I use a separate user for all development tasks, its home folder contains all repositories I work on, and nothing else, and that is all the IDE and the AI assistants have access to. Create the user once, start the IDE from a shell using that user, and that's it. In Linux it's a pretty seamless experience.

It's simple sandboxing based solely on unix file permissions. Albeit weak, I find the isolation sufficient. Until I'm shown otherwise it seems like a good compromise given how easy it is.

You can also create iptables rules matching on the user, so this technique is useful for applications where you want to restrict network traffic as well, and don't need stronger or more fine-grained isolation mechanisms.

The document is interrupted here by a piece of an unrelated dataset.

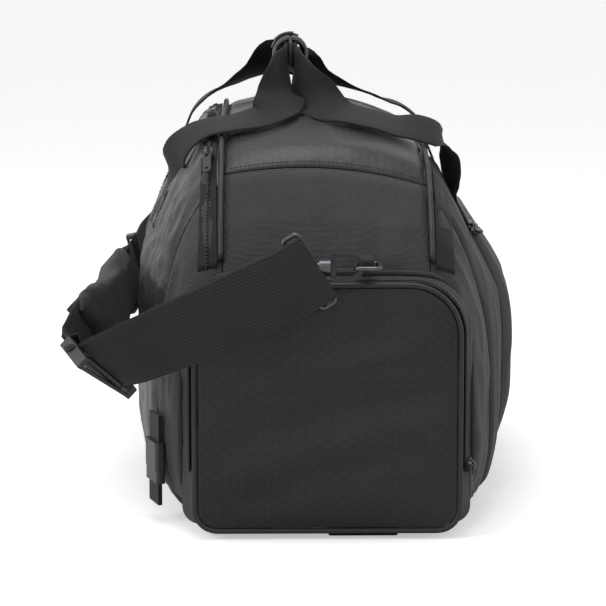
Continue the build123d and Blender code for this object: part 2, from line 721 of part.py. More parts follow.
pad_line = [
    (at(-168, -256, 150), (0.4, 0.25, -0.88)),
    (at(-164, -225, 151), (0.3, 0.1, -0.95)),
    (at(-160, -150, 150), (0.2, 0, -0.98)),
    (at(-160, -60, 149), (0.2, 0, -0.98)),
    (at(-156, 40, 145), (0.2, 0, -0.98)),
]
pad_stations = [(point, across, pad_width, pad_thick) for point, across in pad_line]
save(ribbon(pad_stations), "shoulder_pad")
single = (strap_width, strap_thick)
pad_points = [Vector(*point) for point, _ in pad_line]
pad_run = (pad_points[1] - pad_points[0]).normalized()
pad_out = (pad_points[-1] - pad_points[-2]).normalized()
to_pad = ribbon([(tuple(web_end + slider_run * gap), tuple(slider_w), *single),
                 (tuple(web_end + slider_run * 2.5), tuple(slider_w), *single),
                 (tuple(pad_points[0] - pad_run * 3), pad_line[0][1], *single),
                 (tuple(pad_points[0] - pad_run * gap), pad_line[0][1], *single)])
save(Compound(children=[strap_near.part, to_pad]), "strap_near")
far_line = [
    (tuple(pad_points[-1] + pad_out * gap), (0.2, 0, -0.98)),
    (tuple(pad_points[-1] + pad_out * 4), (0.2, 0, -0.98)),
    (at(-153, 75, 143), (0.2, 0, -0.98)),
    (at(-150, 140, 143), (0.2, 0, -0.98)),
    (at(-142, 205, 150), (0.25, -0.05, -0.96)),
    (at(-118, 262, 164), (0.35, -0.1, -0.93)),
    (at(-80, 297, 178), (0.45, -0.05, -0.88)),
    (at(-52, 300, 183), w_end),
    ((clear.X, swing_y + 3, clear.Z), w_end),
    ((start.X, swing_y, start.Z), w_end),
]
with BuildPart() as strap_far:
    add(turn_round(1))
    add(ribbon([(point, across, *single) for point, across in far_line]))
save(strap_far.part, "strap_far")


def web_frame(at, along, out, long, rail, tall, bars):
    """A slider's frame round webbing that runs along at `at`: two rails joined by bars (along, height)."""
    plane = Plane(at, x_dir=along, z_dir=out)
    inside = strap_width / 2 + 2 * gap
    with BuildPart() as frame:
        with BuildSketch(plane):
            for side in (-1, 1):
                with Locations((0, side * (inside + rail / 2))):
                    RectangleRounded(long, rail, 1.5)
        extrude(amount=tall / 2, both=True)
        for where, height in bars:
            with BuildSketch(plane.offset(height)):
                with Locations((where, 0)):
                    Rectangle(3.4, 2 * inside + rail)
            extrude(amount=1.1, both=True)
    return frame.part


below, above = -(double_thick / 2 + 1.1 + gap), double_thick / 2 + 1.1 + gap
ends_at = slider_long / 2 - 2.2
save(web_frame(tuple(slider_at), tuple(slider_run), tuple(slider_n), slider_long, slider_rail, slider_tall,
               ((-ends_at, below), (0, above), (ends_at, below))), "ladder_slider")
print("ladder", slider_run, slider_n)
keeper_run = (Vector(*at(-150, 140, 143)) - Vector(*at(-153, 75, 143))).normalized()
keeper_out = Vector(-0.98, 0, -0.2)
keeper_out = (keeper_out - keeper_run * keeper_out.dot(keeper_run)).normalized()
keeper_gap = strap_thick / 2 + 1.1 + 3 * gap
save(web_frame(at(-151.5, 107.5, 143), tuple(keeper_run), tuple(keeper_out), 16.0, 4.0, 7.0,
               ((-5.5, -keeper_gap), (0, keeper_gap), (5.5, -keeper_gap))), "strap_keeper")

# ---------------------------------------------------------------- side buckle
buckle_y = 35.0 - body_end
buckle_z = 50.0
buckle_wide = 30.0
buckle_tall = 20.0
buckle_deep = 8.0
plug_tall = 10.0
tongue_wide = 19.0
tongue_deep = 3.6
tongue_in = 11.0
buckle_top = buckle_z + buckle_tall / 2
buckle_ends = [buckle_y + n * buckle_wide / 2 for n in (-1, 1)]
edge_a, edge_b = (Vector(-side_x(y, buckle_top, -1), y, 0) for y in buckle_ends)
run_y = (edge_b - edge_a).normalized()
out_x = Vector(-run_y.Y, run_y.X, 0)
buckle_at = (edge_a + edge_b) / 2 + out_x * (buckle_deep / 2 + 0.5) + Vector(0, 0, buckle_z)
flat_plane = Plane(buckle_at, x_dir=run_y, z_dir=(0, 0, 1))  # x along the bag's side, y into it
with BuildPart() as socket:
    with BuildSketch(flat_plane.offset(-buckle_tall / 2)):
        RectangleRounded(buckle_wide, buckle_deep, 2.6)
    extrude(amount=buckle_tall)
    with BuildSketch(flat_plane.offset(-buckle_tall / 2)):
        Rectangle(tongue_wide + 4 * gap, tongue_deep + 2 * gap)
    extrude(amount=buckle_tall - 3, mode=Mode.SUBTRACT)
save(socket.part, "buckle_socket")
with BuildPart() as plug:
    with BuildSketch(flat_plane.offset(-buckle_tall / 2 - gap - plug_tall)):
        RectangleRounded(buckle_wide, buckle_deep - 1, 2.2)
    extrude(amount=plug_tall)
    with BuildSketch(flat_plane.offset(-buckle_tall / 2 - gap - plug_tall / 2)):
        RectangleRounded(tongue_wide, tongue_deep, 1.2)
    extrude(amount=plug_tall / 2 + gap + tongue_in)
save(plug.part, "buckle_plug")
buckle_web = 25.0
with BuildPart() as web_upper:
    with BuildSketch(flat_plane.offset(buckle_tall / 2 + gap)):
        Rectangle(buckle_web, tape_thick + 1)
    extrude(amount=20)
    add(outer, mode=Mode.SUBTRACT)
save(web_upper.part, "buckle_web_upper")
with BuildPart() as web_lower:
    with BuildSketch(flat_plane.offset(-buckle_tall / 2 - 2 * gap - plug_tall)):
        Rectangle(buckle_web, 3 * tape_thick)
    extrude(amount=-16)
save(web_lower.part, "buckle_web_lower")

print("fold", up_side(anchor_z, 1.5, -1, -1)[0][0], up_side(anchor_z, 1.5, 1, -1)[0][0], "ring", ring_mid, ring_bar_y,
      swing_y, "gate", gate_pin, gate_z, "buckle", buckle_at, run_y)

# two webbing stubs sewn into the base seam under the near end
with BuildPart() as stubs:
    for x, tip in ((-64, 5.0), (26, 1.2)):
        add(ribbon([(at(x, y, z), (1, 0, 0), strap_width, strap_thick)
                    for y, z in ((-212, 1.2), (-236, (1.2 + tip) / 2), (-260, tip))]))
save(stubs.part, "base_stubs")
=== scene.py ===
# %% [markdown]
# # Dressing a duffel bag
# The rigid model of the bag is already built. This lesson dresses it: sewn panels that puff and
# crease, piping, zips with teeth, webbing that bends and twists, and a padded shoulder strap.
# Every piece keeps the place and size that the model gives.

# %% Load the frame and keep its size
import bmesh
import bpy
import math
from mathutils import Matrix, Vector, noise
from mathutils.bvhtree import BVHTree


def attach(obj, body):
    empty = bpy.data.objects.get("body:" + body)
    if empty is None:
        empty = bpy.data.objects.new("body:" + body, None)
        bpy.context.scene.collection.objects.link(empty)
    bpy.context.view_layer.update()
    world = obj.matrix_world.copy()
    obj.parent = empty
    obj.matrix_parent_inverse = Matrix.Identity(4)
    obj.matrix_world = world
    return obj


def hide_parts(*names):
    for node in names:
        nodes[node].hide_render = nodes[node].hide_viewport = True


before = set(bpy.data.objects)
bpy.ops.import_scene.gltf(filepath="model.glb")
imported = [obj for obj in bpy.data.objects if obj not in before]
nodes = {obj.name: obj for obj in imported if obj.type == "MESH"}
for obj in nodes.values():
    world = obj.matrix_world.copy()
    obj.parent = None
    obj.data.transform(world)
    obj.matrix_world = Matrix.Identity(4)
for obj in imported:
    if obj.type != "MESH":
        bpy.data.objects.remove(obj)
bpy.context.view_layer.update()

# %% [markdown]
# The camera comes first, because everything is judged through it. A short lens close by would
# swell the near end of the bag. A long lens from two metres away keeps its sides almost parallel.
# It looks a little down, so that the top shows as a low arch.

# %% Camera
camera_data = bpy.data.cameras.new("camera")
camera_data.sensor_width = 36.0
camera_data.lens = 161.6
camera = bpy.data.objects.new("camera", camera_data)
bpy.context.scene.collection.objects.link(camera)
camera.location = (-0.045, -2.17, 0.467)
camera.rotation_euler = (math.radians(90 - 8.84), 0, math.radians(-0.83))
bpy.context.scene.camera = camera
print("camera", tuple(round(c, 3) for c in camera.location), "lens", camera_data.lens)

# %% [markdown]
# The bag stands in a pale studio. A bright world would do for a room, but it would also wash out
# black cloth. So the world lights the bag at less than half of white, and Light Path shows it as
# white only to the camera and to reflections.

# %% Room
scene = bpy.context.scene
scene.view_settings.view_transform = "Standard"
world = bpy.data.worlds.new("room")
scene.world = world
world.use_nodes = True
sky = world.node_tree.nodes
sky_links = world.node_tree.links
sky.clear()
seen = sky.new("ShaderNodeLightPath")
either = sky.new("ShaderNodeMath")
either.operation = "MAXIMUM"
shown = sky.new("ShaderNodeBackground")
shown.inputs["Color"].default_value = (0.985, 0.985, 0.985, 1)
lit = sky.new("ShaderNodeBackground")
lit.inputs["Color"].default_value = (1.0, 1.0, 1.0, 1)
lit.inputs["Strength"].default_value = 0.45
choose = sky.new("ShaderNodeMixShader")
room_out = sky.new("ShaderNodeOutputWorld")
sky_links.new(seen.outputs["Is Camera Ray"], either.inputs[0])
sky_links.new(seen.outputs["Is Glossy Ray"], either.inputs[1])
sky_links.new(either.outputs[0], choose.inputs[0])
sky_links.new(lit.outputs[0], choose.inputs[1])
sky_links.new(shown.outputs[0], choose.inputs[2])
sky_links.new(choose.outputs[0], room_out.inputs["Surface"])
print("room lit at", lit.inputs["Strength"].default_value)

# %% [markdown]
# Coated cloth shows its folds by broad soft highlights. Point lamps would make hard spots, so the
# lamps are wide squares: the strongest above, one at the left for the sheen there, and a weak one
# at the right that opens the shadows.

# %% Lamps
def soft_lamp(name, place, aim, size, power):
    """A square area lamp that looks from place towards aim."""
    lamp_data = bpy.data.lights.new(name, "AREA")
    lamp_data.size = size
    lamp_data.energy = power
    lamp = bpy.data.objects.new(name, lamp_data)
    lamp.location = place
    lamp.rotation_euler = (Vector(aim) - Vector(place)).to_track_quat("-Z", "Y").to_euler()
    scene.collection.objects.link(lamp)
    return lamp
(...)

gawa 4 hours ago | parent | next [-]

A limitation with this setup is you can't let your agent/Linux user run containers with docker. Adding a user to the `docker` group effectively grants the user full root privileges [1], so the secure way is to setup docker in rootless mode. It's doable, but in my experience it's hard to setup (I find it complex with podman as well).

> Until I'm shown otherwise it seems like a good compromise

Agreed. In my case I went a long way running the Pi harness in a (simple, rootfull) docker container. As the project I worked on relied on a standardized docker compose stack for local dev and testing, I realized I could automate more if only my agent could use docker. Ultimately, the need for docker for my agent grew when testcontainer [2] was introduced in the project. That's when I finally took the time to setup a VM with incus [3], and now I can let the agent go wild with docker inside the VM.

This is at least one example where more isolation is required. Otherwise, the dedicated Linux user, if it works for you, is by far the easiest and most pragmatic solution IMO.

[1] https://docs.docker.com/engine/install/linux-postinstall/#ma... ; https://wiki.debian.org/Docker

[2] https://testcontainers.com/getting-started/

[3] https://linuxcontainers.org/incus/docs/main/

federiconafria 8 hours ago | parent | prev [-]

That makes so much sense, in the end an Agent is a user.